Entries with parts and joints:
* START *
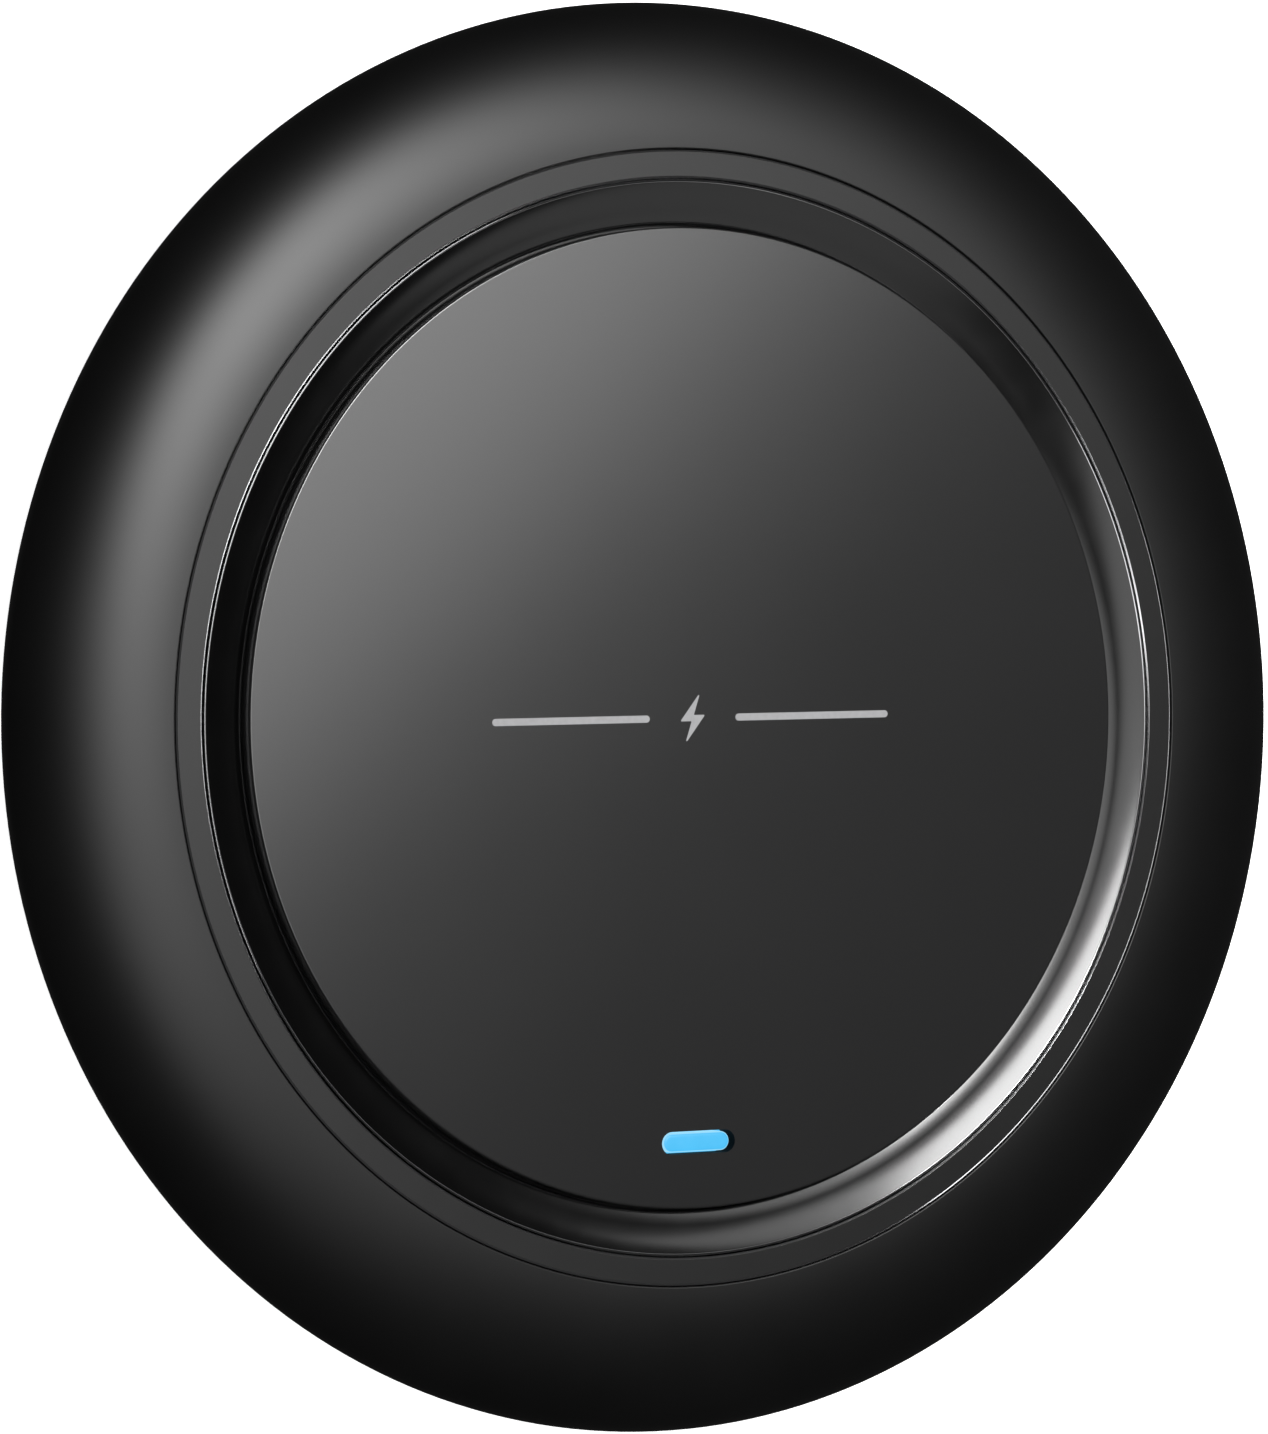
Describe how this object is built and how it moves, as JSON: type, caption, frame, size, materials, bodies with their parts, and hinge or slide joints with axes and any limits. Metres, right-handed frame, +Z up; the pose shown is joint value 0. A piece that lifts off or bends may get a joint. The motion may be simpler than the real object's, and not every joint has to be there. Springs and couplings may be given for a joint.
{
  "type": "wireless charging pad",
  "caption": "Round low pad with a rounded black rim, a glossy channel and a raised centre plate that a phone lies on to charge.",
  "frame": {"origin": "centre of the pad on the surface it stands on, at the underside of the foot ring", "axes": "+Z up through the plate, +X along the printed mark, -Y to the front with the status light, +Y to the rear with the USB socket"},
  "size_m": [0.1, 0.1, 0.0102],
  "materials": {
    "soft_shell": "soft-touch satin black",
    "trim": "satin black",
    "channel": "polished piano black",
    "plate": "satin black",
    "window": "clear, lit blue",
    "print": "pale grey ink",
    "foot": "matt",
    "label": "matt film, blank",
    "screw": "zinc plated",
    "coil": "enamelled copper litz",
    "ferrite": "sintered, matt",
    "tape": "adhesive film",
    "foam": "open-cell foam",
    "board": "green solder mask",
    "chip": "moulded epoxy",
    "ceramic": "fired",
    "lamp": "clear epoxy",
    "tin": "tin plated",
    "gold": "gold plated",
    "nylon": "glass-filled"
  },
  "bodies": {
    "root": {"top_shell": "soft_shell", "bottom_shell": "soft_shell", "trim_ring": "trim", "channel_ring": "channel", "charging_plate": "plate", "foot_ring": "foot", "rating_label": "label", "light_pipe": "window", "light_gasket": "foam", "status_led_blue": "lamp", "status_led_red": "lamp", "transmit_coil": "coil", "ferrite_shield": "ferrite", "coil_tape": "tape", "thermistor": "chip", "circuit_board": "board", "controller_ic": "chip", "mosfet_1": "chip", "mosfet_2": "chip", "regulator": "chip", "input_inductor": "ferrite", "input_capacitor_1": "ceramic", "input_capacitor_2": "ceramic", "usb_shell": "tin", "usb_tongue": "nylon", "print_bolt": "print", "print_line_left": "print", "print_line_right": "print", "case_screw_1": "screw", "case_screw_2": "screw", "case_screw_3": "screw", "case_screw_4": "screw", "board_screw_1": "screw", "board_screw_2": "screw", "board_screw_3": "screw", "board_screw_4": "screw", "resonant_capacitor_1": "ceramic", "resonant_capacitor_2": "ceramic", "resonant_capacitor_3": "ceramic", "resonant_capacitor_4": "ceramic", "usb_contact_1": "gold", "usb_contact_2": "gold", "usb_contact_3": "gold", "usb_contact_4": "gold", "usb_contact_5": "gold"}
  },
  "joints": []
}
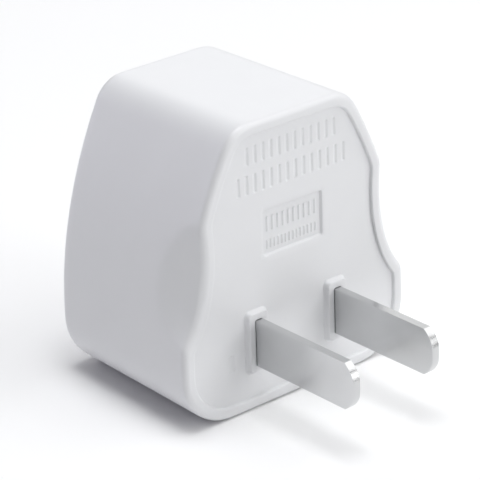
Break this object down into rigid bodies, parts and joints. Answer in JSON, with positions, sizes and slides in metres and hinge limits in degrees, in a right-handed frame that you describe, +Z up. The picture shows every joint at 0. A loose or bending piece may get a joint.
* END *
▶ **Job**: Exactly as written, please output every entry.

▶ **Solved exercise**:
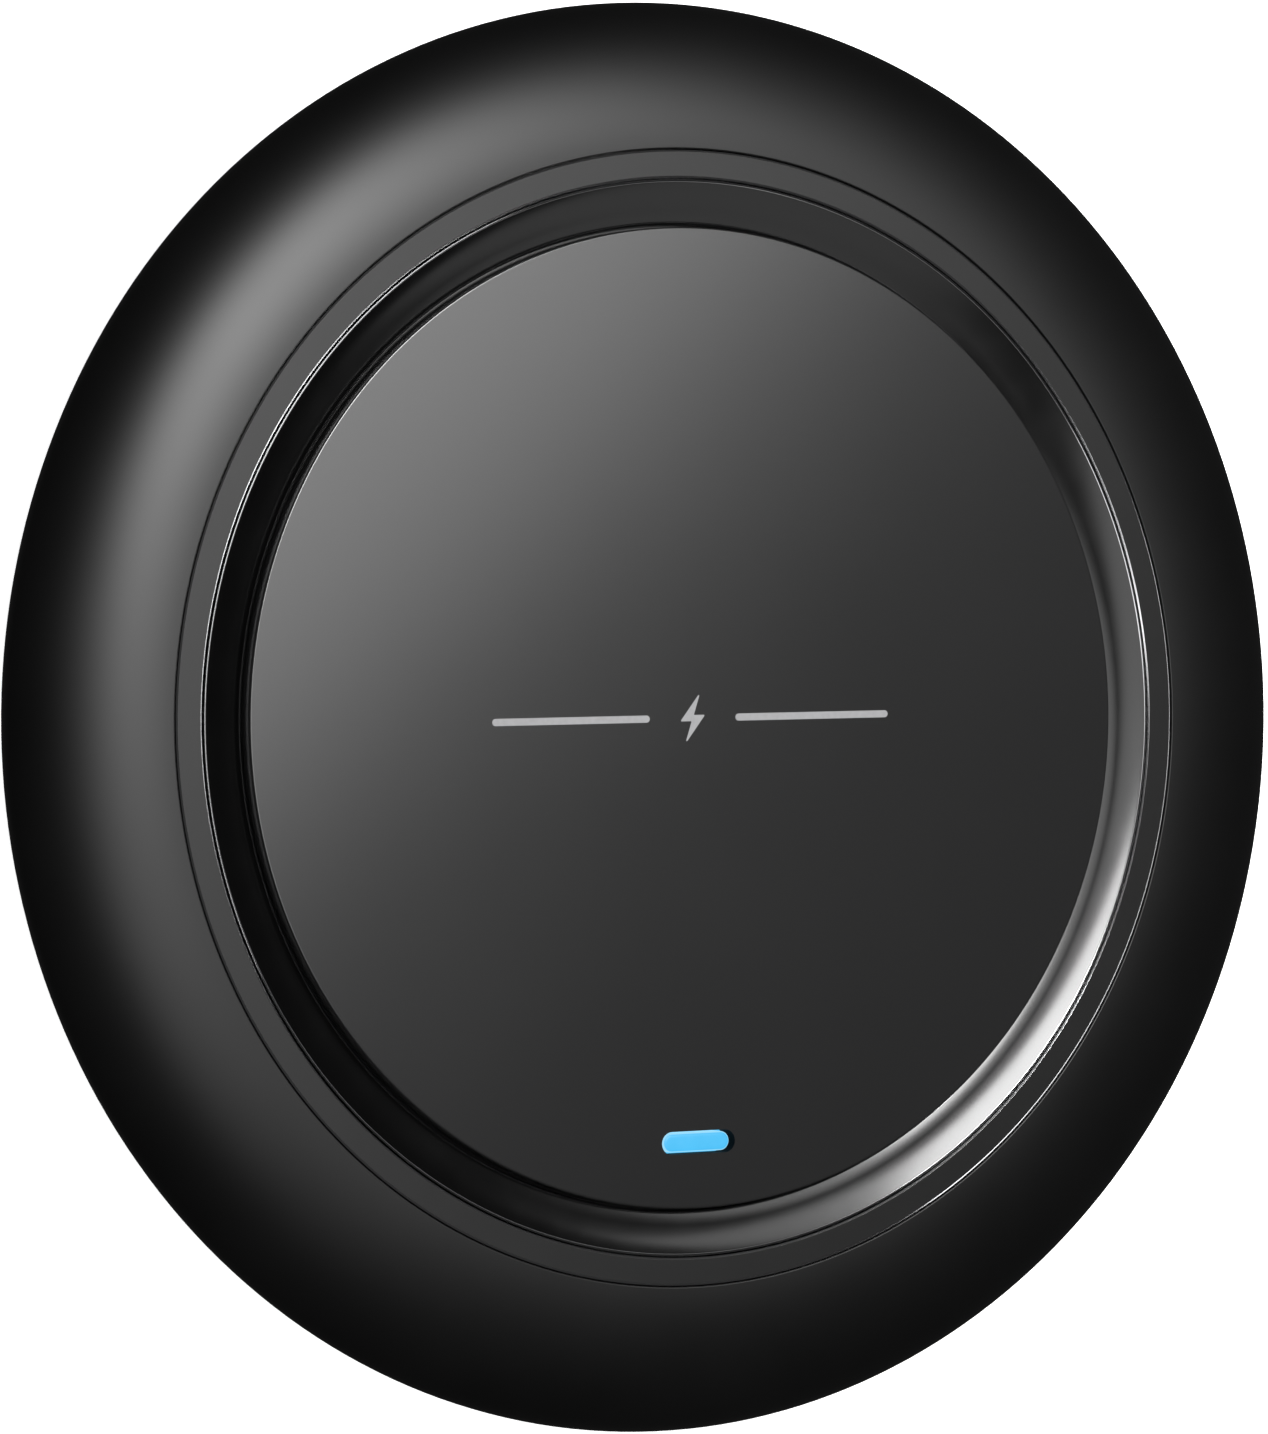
Describe how this object is built and how it moves, as JSON: type, caption, frame, size, materials, bodies with their parts, and hinge or slide joints with axes and any limits. Metres, right-handed frame, +Z up; the pose shown is joint value 0. A piece that lifts off or bends may get a joint. The motion may be simpler than the real object's, and not every joint has to be there. Springs and couplings may be given for a joint.
{
  "type": "wireless charging pad",
  "caption": "Round low pad with a rounded black rim, a glossy channel and a raised centre plate that a phone lies on to charge.",
  "frame": {"origin": "centre of the pad on the surface it stands on, at the underside of the foot ring", "axes": "+Z up through the plate, +X along the printed mark, -Y to the front with the status light, +Y to the rear with the USB socket"},
  "size_m": [0.1, 0.1, 0.0102],
  "materials": {
    "soft_shell": "soft-touch satin black",
    "trim": "satin black",
    "channel": "polished piano black",
    "plate": "satin black",
    "window": "clear, lit blue",
    "print": "pale grey ink",
    "foot": "matt",
    "label": "matt film, blank",
    "screw": "zinc plated",
    "coil": "enamelled copper litz",
    "ferrite": "sintered, matt",
    "tape": "adhesive film",
    "foam": "open-cell foam",
    "board": "green solder mask",
    "chip": "moulded epoxy",
    "ceramic": "fired",
    "lamp": "clear epoxy",
    "tin": "tin plated",
    "gold": "gold plated",
    "nylon": "glass-filled"
  },
  "bodies": {
    "root": {"top_shell": "soft_shell", "bottom_shell": "soft_shell", "trim_ring": "trim", "channel_ring": "channel", "charging_plate": "plate", "foot_ring": "foot", "rating_label": "label", "light_pipe": "window", "light_gasket": "foam", "status_led_blue": "lamp", "status_led_red": "lamp", "transmit_coil": "coil", "ferrite_shield": "ferrite", "coil_tape": "tape", "thermistor": "chip", "circuit_board": "board", "controller_ic": "chip", "mosfet_1": "chip", "mosfet_2": "chip", "regulator": "chip", "input_inductor": "ferrite", "input_capacitor_1": "ceramic", "input_capacitor_2": "ceramic", "usb_shell": "tin", "usb_tongue": "nylon", "print_bolt": "print", "print_line_left": "print", "print_line_right": "print", "case_screw_1": "screw", "case_screw_2": "screw", "case_screw_3": "screw", "case_screw_4": "screw", "board_screw_1": "screw", "board_screw_2": "screw", "board_screw_3": "screw", "board_screw_4": "screw", "resonant_capacitor_1": "ceramic", "resonant_capacitor_2": "ceramic", "resonant_capacitor_3": "ceramic", "resonant_capacitor_4": "ceramic", "usb_contact_1": "gold", "usb_contact_2": "gold", "usb_contact_3": "gold", "usb_contact_4": "gold", "usb_contact_5": "gold"}
  },
  "joints": []
}
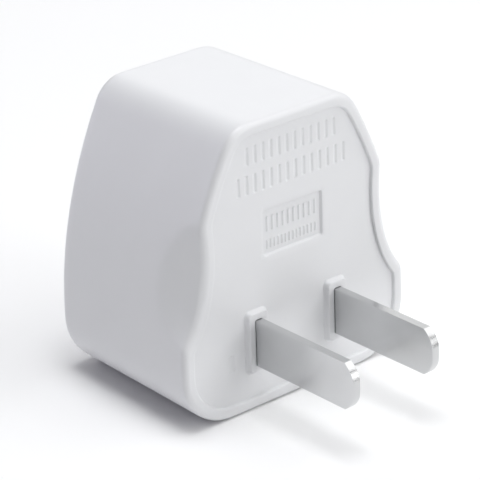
Break this object down into rigid bodies, parts and joints. Answer in JSON, with positions, sizes and slides in metres and hinge limits in degrees, in a right-handed frame that you describe, +Z up. The picture shows every joint at 0. A loose or bending piece may get a joint.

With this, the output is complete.